Leadership (Abuja)

Nigeria: Banks Sanitisation - EFCC Denies 10 Percent Toll Allegation

Uchenna Awom

8 November 2009


Abuja — The Economic and Financial Crimes Commission (EFCC) yesterday denied reports that it collects 10 percent of funds being recovered for banks. While describing the allegation as a blatant lie and a cheap blackmail, it however, warned that it will neither be deterred or bow to blackmail.

In a press release by the commission spokesman, Mr. Femi Babafemi, it said the accusation as ridiculous as it were, smacks of some well choreographed falsehood meant to distract it from the ongoing prosecution and investigation of those that have abuse their positions and betrayed depositors. "Information available to the Commission shows that some persons that have felt uncomfortable with the involvement of the EFCC in the bank sanitisation efforts, especially those that have criminally lived big on depositors' savings and those that have lost their debt recovery briefs from their collaborators in the banks, have been sponsoring this falsehood, hoping it will stick and stop the Commission from forging ahead in their prosecution.

It said, "For the avoidance of doubt and the benefit of the public, the Commission has not at any time demanded or collected any cut in whatever form from any bank over funds so far recovered for the bailed out banks or any other. As such, attempts to blackmail the EFCC through sponsored reports cannot achieve the expected result of the sponsors, rather they will serve as an elixir in our determination to dig deeper into the rot the sponsors of the blackmail have created for their benefit and that of their collaborators," he said. The commission, he said is propelled to go this far in the bank sanitisation effort not as a result of any monetary gain, but because of the need to safeguard our nation's economic stability along with other stakeholders.

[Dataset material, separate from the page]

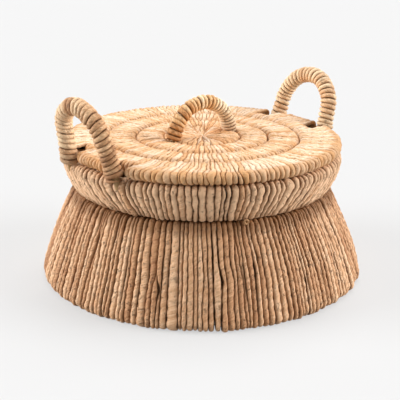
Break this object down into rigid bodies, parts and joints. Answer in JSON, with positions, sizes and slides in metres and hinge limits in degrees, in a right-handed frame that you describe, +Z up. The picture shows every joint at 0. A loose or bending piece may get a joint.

Babafemi however said the EFCC understands that section 7 (2) of the legislation establishing the Commission states that the EFCC "shall be the coordinating agency for the enforcement of the provisions" of the following key legislations: The Failed Banks (Recovery of Debts) and Financial Malpractices in Banks Act 1994. The Banks and other Financial Institutions Act (BOFIA) 1991 These two laws alone according to him should suffice to justify the involvement of an organization like the EFCC in the bank cleansing exercise and the recovery of loans by the Central Bank of Nigeria. "The general issues arising from the exercise in Nigeria have shown that margin loans, other forms of loan facilities and Infraction by lenders, are the critical areas that rogues within the system utilized. A simple loan facility does not at face value invite the EFCC. However where the loan process from application, through processing, to approval, disbursement, utilization and finally repayment has a criminal flavour, then the EFCC will be involved because a criminal law has been flouted.